On m’élevait alors solitaire et cachée…


C’est justement qu’Assuérus lui dit :


Je ne trouve qu’en vous je ne sais quelle grâce,
Qui me charme toujours et jamais ne me lasse.
De l’aimable vertu doux et puissants attraits !
Tout respire en Esther l’innocence et la paix ;
Du chagrin le plus noir elle écarte les ombres,
Et fait des jours sereins de nos jours les plus sombres.


Racine a prélevé sur les diverses femmes de la Bible, sur Rachel, sur Lia, sur Noémie, sur Ruth, sur Judith elle-même, ce qu’elles ont de meilleur pour le fondre en son Esther, comme il a ramassé dans ses deux drames sacrés d’Esther et d’Athalie l’enchaînement des faits bibliques et la substance de la vérité chrétienne.

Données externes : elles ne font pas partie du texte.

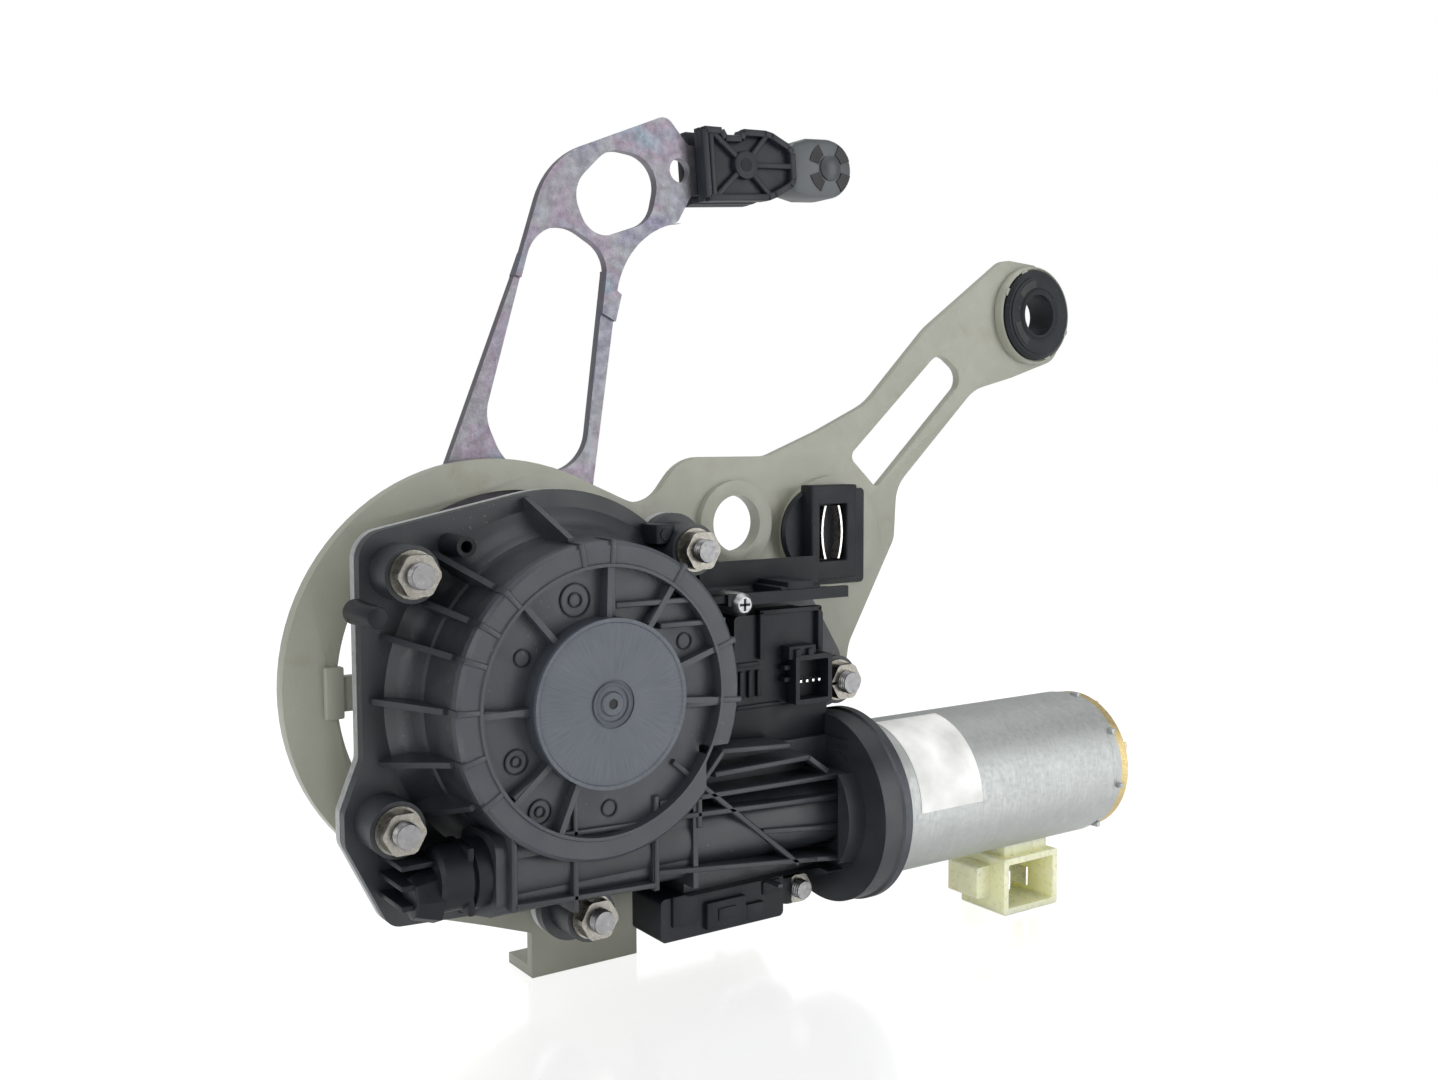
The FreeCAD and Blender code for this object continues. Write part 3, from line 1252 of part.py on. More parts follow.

L’originalité d’Esther au point de vue de l’art[1], le coup de génie, c’est que Racine, en prenant pour sujet de pièce, au beau milieu de la querelle des

  1. Sur les diverses questions d’art qui se rattachent à Esther, voyez aussi Émile Deschanel, Racine, t. 1er. Paris. Calmann Lévy, 1884. Nous aurons occasion de revenir sur cet ouvrage que nous recommandons à l’attention des amants de Racine.